Не заставила себя ждать и чистка государственного аппарата, инициированная «законом о восстановлении профессионального чиновничества» (7 апреля 1933 г.), привела к массовым увольнениям по политическим и расовым мотивам. Несмотря на огромное количество «партейгеноссен», готовых занять освобождающиеся теплые местечки, «никакая другая партия не была так плохо подготовлена к принятию власти, как НСДАП в 1933 г.» (П. Диль-Тиле). Амбиции вождей разбивались о дилетантство низовых функционеров, зачастую пытавшихся реализовать собственные представления о благе нации и социальной справедливости. Министр внутренних дел Фрик был вынужден издать специальное распоряжение о том, что национал-социалистскую революцию следует считать законченной, а потому призывы к ее продолжению будут рассматриваться как подрывная деятельность (10 июля 1933 г.). Обещая избавить страну от коррумпированных демократов (Parteibeamtentum) и заменить их профессиональным чиновничеством, нацистская партия создала в государственном аппарате собственную систему неформальных связей и кланов.
Политическое движение Гитлера пришло к власти, эксплуатируя идею нового государства, отрицающего веймарские устои и вернувшегося к «национальным» ценностям. Трудно указать на общие черты «третьего рейха» с первыми двумя – с империей Фридриха Барбароссы его сближала только подвижность границ, определявшаяся военными успехами, с империей Вильгельма Второго – националистический угар и вера в безграничность германской мощи. «Третий рейх» был столь же искусственной конструкцией, сколь и претензии Москвы на роль «третьего Рима». Историческая легитимация власти была уместна на пороге абсолютизма, но не в ХХ веке, когда человечество уже выработало более совершенные механизмы формирования власти. Вопрос о том, почему они не сработали в Германии начала 30-х гг., остается и по сей день полем научных дискуссий.
Пытаясь вписать нацистский режим в историю ХХ века, политологи предложили модель тоталитарного общества, призванную выявить общие признаки современных диктатур. Все они выросли из первой мировой войны, ставшей подлинной катастрофой европейской цивилизации, все они делали ставку на политическую мобилизацию масс, воздействуя на их инстинкты и возбуждая таким образом мессианское сознание. Сформировавшиеся тоталитарные режимы отличают монолитная идеология, единственная партия, сросшаяся с государственным аппаратом и контролирующая все сферы общества, подконтрольная государству экономика, милитаризация внутренней жизни и внешняя экспансия. Прогрессирующая атомизация структур гражданского общества (Х. Арендт) заменяется жесткой административной вертикалью, над которой воздвигается культовая статуя вождя. Война становится миром, а мир войной, политика перестает быть искусством возможного, компромисс становится признаком слабости, а ненависть – движущей силой прогресса.

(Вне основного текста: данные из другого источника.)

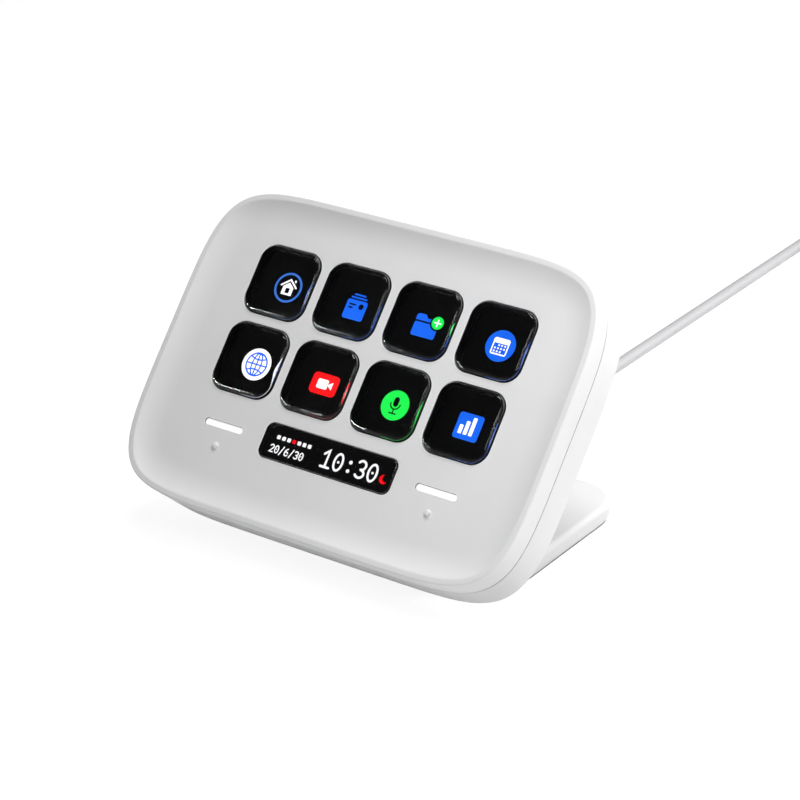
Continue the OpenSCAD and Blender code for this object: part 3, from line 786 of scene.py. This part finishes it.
def add_mat():
    """Flat mat with a window behind each key."""
    skin = Skin()
    levels = (MAT_LOW, MAT_TOP)
    sheet = ((0, KEY_RISE), MAT_W, MAT_H, MAT_R)
    low, top = skin.walls([rounded_loop(*sheet, z) for z in levels])
    low_windows, top_windows = [], []
    for i in range(1, 9):
        window = (key_place(i), MAT_WINDOW, MAT_WINDOW, MAT_WINDOW_R)
        window_low, window_top = skin.walls([rounded_loop(*window, z) for z in levels])
        low_windows.append(window_low)
        top_windows.append(window_top)
    skin.cap(low, low_windows)
    skin.cap(top, top_windows)
    place(skin.finish("key_mat_sheet", ("silicone",)), "body", "silicone", "key_mat")


def add_domes(i):
    """Four domes that carry a key."""
    skin = Skin()
    x, v = key_place(i)
    for dx, dv in ((DOME_OUT, 0), (-DOME_OUT, 0), (0, DOME_OUT), (0, -DOME_OUT)):
        at = (x + dx, v + dv)
        skin.solid([circle_loop(at, r, MAT_TOP + height, count=20) for r, height in DOME])
    piece = place(skin.finish(f"key_domes_{i}", ("silicone",)), "body", "silicone")
    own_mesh(piece)


add_mat()
for number in range(1, 9):
    add_domes(number)

# ---- Info lens ----

LENS_W, LENS_H, LENS_R = 36.3, 8.4, 1.85
LENS_TOP, LENS_SEAT, LENS_LOW = -1.55, -3.25, -3.9
LENS_EDGE = 0.35


def add_lens():
    """Clear cover of the info bar, with a flange behind the face."""
    skin = Skin()
    at = (0, INFO_V)
    lens = (at, LENS_W, LENS_H, LENS_R)
    flange = (at, INFO_W + 1.6, INFO_H + 1.2, INFO_R + 0.5)
    loops = [rounded_loop(*lens, LENS_TOP, -LENS_EDGE - 0.05)]
    for inset, down in reversed(rounding(LENS_EDGE, 5)):
        loops.append(rounded_loop(*lens, LENS_TOP - down, -inset))
    loops.append(rounded_loop(*lens, LENS_SEAT))
    loops.append(rounded_loop(*flange, LENS_SEAT))
    loops.append(rounded_loop(*flange, LENS_LOW))
    skin.solid(loops)
    piece = skin.finish("info_lens_block", ("clear_lens",), sharp=40)
    place(piece, "body", "clear_lens", "info_lens")


add_lens()

# ---- Pictures on the displays ----

BLUE = (0.008, 0.13, 0.84)
RING_BLUE = (0.04, 0.16, 0.6)
GREEN = (0.012, 0.86, 0.08)
RED = (1.0, 0.006, 0.008)
PALE = (1.0, 1.0, 1.0)
glows = {
    "blue": glowing("glow_blue", BLUE),
    "ring_blue": glowing("glow_ring_blue", RING_BLUE),
    "green": glowing("glow_green", GREEN),
    "red": glowing("glow_red", RED),
    "white": glowing("glow_white", PALE, 1.1),
}
PICTURE_RISE = 0.02  # in front of the display panel
PICTURE_T = 0.03
PICTURE_SHIFT = -0.1  # left and down from the middle of a key


def disc(x, y, r, count=48):
    """Round outline."""
    return [p[:2] for p in circle_loop((x, y), r, 0, count)]


def card(x, y, w, h, r):
    """Outline of a rounded rectangle."""
    return [p[:2] for p in rounded_loop((x, y), w, h, r, 0, steps=5)]


def bow(x, y, rx, ry, start, end, count=16):
    """Points of an arc of an ellipse, from angle start to angle end in degrees."""
    angles = [math.radians(start + (end - start) * k / count) for k in range(count + 1)]
    return [(x + rx * math.cos(a), y + ry * math.sin(a)) for a in angles]


def stroke(line, width, caps=6):
    """Outline of a line of constant width with round ends."""
    half = width / 2
    left, right = [], []
    for i, (x, y) in enumerate(line):
        ax, ay = line[max(i - 1, 0)]
        bx, by = line[min(i + 1, len(line) - 1)]
        if 0 < i < len(line) - 1:
            u = Vector((x - ax, y - ay)).normalized()
            v = Vector((bx - x, by - y)).normalized()
            along = (u + v).normalized()
            reach = half / max(along.dot(u), 0.5)
        else:
            along = Vector((bx - ax, by - ay)).normalized()
            reach = half
        left.append((x - along.y * reach, y + along.x * reach))
        right.append((x + along.y * reach, y - along.x * reach))
    far = cap_points(line[-2], line[-1], half, caps)
    near = cap_points(line[1], line[0], half, caps)
    return left + far + right[::-1] + near


def cap_points(before, end, half, count):
    """Half circle round the end of a line, without its two ends."""
    heading = math.atan2(end[1] - before[1], end[0] - before[0])
    points = []
    for k in range(1, count):
        a = heading + math.pi / 2 - math.pi * k / count
        points.append((end[0] + half * math.cos(a), end[1] + half * math.sin(a)))
    return points


def holds(shape, x, y):
    """Whether a closed outline holds a point."""
    inside = False
    for (ax, ay), (bx, by) in zip(shape, shape[1:] + shape[:1]):
        if (ay > y) != (by > y) and x < ax + (bx - ax) * (y - ay) / (by - ay):
            inside = not inside
    return inside


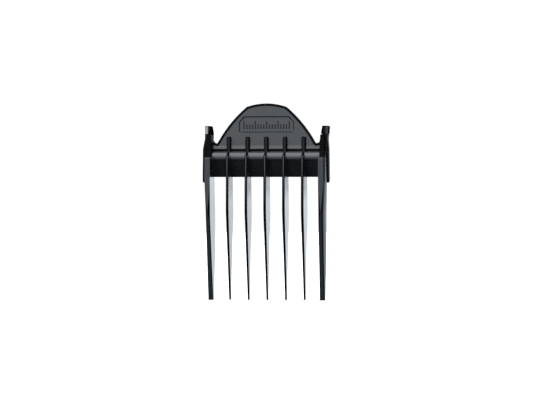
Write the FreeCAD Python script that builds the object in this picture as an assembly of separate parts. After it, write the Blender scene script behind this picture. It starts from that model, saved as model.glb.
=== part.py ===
import FreeCAD, Part
import math
import os

# Slide-on guide comb for a hair clipper, in millimetres.
# +X is to the right, +Y goes back towards the clipper and +Z goes up, away from the tooth tips.
# The origin is on the flat rear face of the thumb plate, where the clipper head rests.

os.makedirs("parts", exist_ok=True)

# ---- driving dimensions ----
INNER_TEETH = 5
PITCH = 7.25
TOOTH_T = 1.05
TOOTH_TIP_T = 0.72
FRONT_Y = -7.6
TIP_Z = -60.3
KNEE_Z = -26.6

WALL_IN = 20.85
WALL_T = 2.05
WALL_OUT = WALL_IN + WALL_T

PLATE_T = 1.8
PLATE_BOTTOM_Z = -2.8
PLATE_EDGE_Z = 0.6
VALLEY_X = 19.1
VALLEY_Z = 0.0
SHOULDER_X = 7.65
SHOULDER_Z = 14.1
FLANK_MID = (13.5, 8.25)
APEX_Z = 15.4
RIM_W = 0.95
RIM_PROUD = 0.2

LABEL_DEPTH = 0.4
LABEL_DRAFT = 0.4
LABEL_HALF = 10.7
LABEL_TOP_HALF = 8.8
LABEL_LOW_Z = 4.2
LABEL_HIGH_Z = 10.45
LABEL_CUT_Z = 8.3

ROLL_R = 2.2
ROLL_Y = -2.3
ROLL_Z = PLATE_BOTTOM_Z - ROLL_R
APRON_TOP_Z = ROLL_Z - 1.7
APRON_LOW_Z = -12.9
APRON_T = 2.2
APRON_BACK = 3.9

REAR_REST_Y = 4.6
CHEEK_BACK_Y = 10.4
SIDE_TOOTH_BACK_Y = 0.9
SIDE_TOP_Z = -5.2

EAR_TOP_Z = 3.45
EAR_FRONT_Y = -5.2
EAR_BACK_Y = 0.8
EAR_HIGH_OUT = 22.6
EAR_OUT = 22.95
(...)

Историков больше волнует не статичный образ новой политической системы, а ее динамика, причины и последствия ее успехов в национальной и международной ретроспективе. Здесь на помощь приходит понятие революции. Споры о том, можно ли считать приход нацистов к власти политической революцией, берут свое начало еще в середине 30-х гг. Они благополучно обошли стороной лишь советскую историографию, которой была спущена свыше установка считать фашизм вообще (и нацизм в частности) особой формой классового господства крупного капитала. На совести такой трактовки, берущей свое начало еще из Коминтерна, жизни десятков тысяч германских коммунистов, уверенных до своего последнего часа, что «после Гитлера мы». В чем были правы лидеры КПГ, так это в том, что для Германии 1929-1932 гг. вполне подходило ленинское определение революционной ситуации, когда «верхи не могут, а низы не хотят жить по-старому».